An ordered intermetallic L1₀-PtCo/C catalyst was prepared by impregnating commercial Pt/C with cobalt(II) acetylacetonate in chloroform, drying at 70°C, and thermal treatment at 700°C for 12 h (10°C/min ramp) under forming gas (6 vol.% H₂ in Ar), followed by acetic acid washing to remove non-alloyed Co. A Pt shell was formed by acid leaching in acetic acid at 80°C and annealing at 400°C in forming gas (2 h). PMF was applied to the catalyst on a glassy carbon electrode at 20 µg-Pt/cm² loading from a 5 mass% PMF solution in butanol.
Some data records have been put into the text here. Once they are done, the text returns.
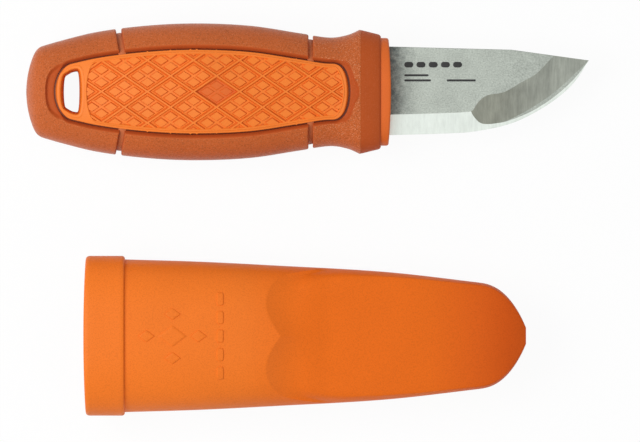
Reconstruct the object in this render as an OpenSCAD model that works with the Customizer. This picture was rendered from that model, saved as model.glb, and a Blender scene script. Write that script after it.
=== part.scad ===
// A compact fixed-blade sheath knife, lying beside its one-piece moulded sheath.
// +X runs along both, from the butt of the knife to its tip. +Y is the back of the blade.
// The origin is under the middle of the pair, on the surface they lie on.

/* [Handle] */
// Length of the handle, from the butt to the front of the collar
handle_len = 92.7; // [80:0.1:112]
// Width of the butt, where its sides would meet the end face
butt_w = 20.8; // [17:0.1:25]
// Radius of the butt's end face, seen from the side
butt_r = 24.5; // [20:0.1:30]
// Radius of the butt's end face, seen from above
butt_crown_r = 12.5; // [11:0.1:15]
// Greatest width of the handle, at its belly
belly_w = 34.8; // [32:0.1:42]
// Distance of the belly from the butt
belly_at = 43.7; // [36:0.1:52.5]
// Width of the handle at the waist behind the guard
waist_w = 27.6; // [25:0.1:30]
// Distance of the waist behind the front of the collar
waist_back = 15.4; // [12.8:0.1:18.5]
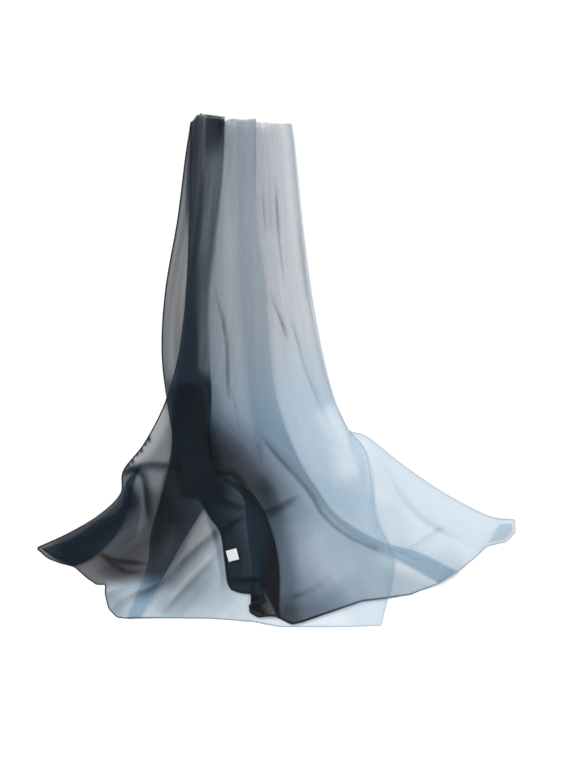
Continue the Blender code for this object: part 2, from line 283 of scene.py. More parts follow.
# %% Narrow creases: a height above 0 is a ridge, and one below 0 a pressed valley
CREASES = (
    Fold(2.2, 10, ((-56, 413), (-74, 392), (-79, 367), (-81, 325), (-78, 217))),  # gathered part
    Fold(1.6, 8, ((-84, 408), (-82, 367), (-84, 300))),
    Fold(-1.6, 14, ((-102, 150), (-99, 117), (-91, 97), (-84, 50), (-84, 0), (-81, -83))),
    Fold(-1.2, 10, ((-109, 383), (-104, 350), (-99, 283))),
    Fold(-1.4, 11, ((-129, 0), (-132, -50), (-128, -117))),
    Fold(-1.2, 13, ((-24, 283), (-21, 242), (-16, 200))),
    Fold(-1.5, 14, ((-1, 300), (6, 200), (16, 117))),
    Fold(-1.2, 12, ((-14, 133), (-4, 108), (6, 83))),
    Fold(-1.6, 15, ((14, 117), (29, 58), (46, 0), (69, -47))),
    Fold(1.4, 11, ((-150, 300), (-162, 150), (-168, 20), (-160, -80))),
    Fold(-1.8, 14, ((118, -103), (126, -125), (134, -150))),  # right wing
    Fold(2.0, 10, ((139, -125), (144, -175))),
    Fold(-1.8, 16, ((156, -150), (181, -175), (206, -213), (231, -238), (281, -268), (336, -292))),
    Fold(-1.0, 9, ((194, -297), (222, -312))),
    Fold(1.8, 10, ((219, -295), (248, -278), (268, -265))),
    Fold(1.8, 12, ((-119, -153), (-106, -167), (-72, -173), (-61, -187))),  # below the waist
    Fold(-1.6, 12, ((-108, -205), (-86, -213), (-61, -225), (-36, -228))),
    Fold(-1.6, 14, ((-11, -242), (14, -230), (31, -212))),
    Fold(1.6, 10, ((-86, -267), (-74, -253), (-52, -242))),
    Fold(1.4, 9, ((-81, -338), (-61, -345), (-31, -345))),
    Fold(1.6, 11, ((31, -378), (48, -370), (86, -347))),
    Fold(-2.2, 15, (  # left wing
        (-254, -177), (-239, -172), (-224, -177), (-218, -200), (-218, -225), (-214, -250),
    )),
    Fold(2.6, 10, ((-229, -183), (-224, -208))),
    Fold(1.8, 10, ((-254, -175), (-244, -163), (-228, -158), (-186, -158))),
    Fold(1.6, 11, ((-294, -310), (-261, -317), (-228, -320))),
    Fold(1.4, 10, ((-281, -313), (-252, -328), (-236, -332))),
    Fold(-1.8, 14, ((-91, -258), (-144, -308), (-219, -367))),
    Fold(1.8, 12, ((-94, -292), (-136, -350), (-181, -400))),
)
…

Claims specify PMF coverage of 10–40% of the catalyst surface (claim 1), with 22–33% claimed as the optimum range specifically for HT-PEMFCs (claim 12). Four coverage levels were prepared by varying the PMF dose: M1 (~21% coverage, electrochemical surface area (ECSA) retained at 79.0%), M2 (~26%, 73.6%), M3 (~30%, 70.4%), and M4 (~34%, 65.6%), versus an unmodified L1₀-PtCo/C baseline (100% reference).

In 0.1 M HClO₄ — corresponding to LT-PEMFC environments — ORR mass activity peaks at ~130% at M2 (~26%) and collapses to ~67% at M4 (~34%) as excessive PMF blocks reactive sites (Figure). In 0.1 M HClO₄ + 0.1 M H₃PO₄ — corresponding to HT-PEMFC — mass activity instead continues rising to ~200% at M3 (~30%) with specific activity reaching ~300%, and ORR onset potential improves from 951.4 to 963.7 mV (M3, +12.3 mV). The PMF coating is proposed to weaken OH intermediate binding on Pt and to physically block phosphate anion adsorption.

L1₀-PtCo/C: Unmodified ordered intermetallic Pt-Co catalyst on carbon (baseline = 100%)
M1, M2, M3, M4: PMF surface-modified L1₀-PtCo/C at increasing coverage (~21, ~26, ~30, ~34%, respectively)
Figure: ORR mass and specific activity change (%) in 0.1 M HClO₄ vs PMF additive coverage (%)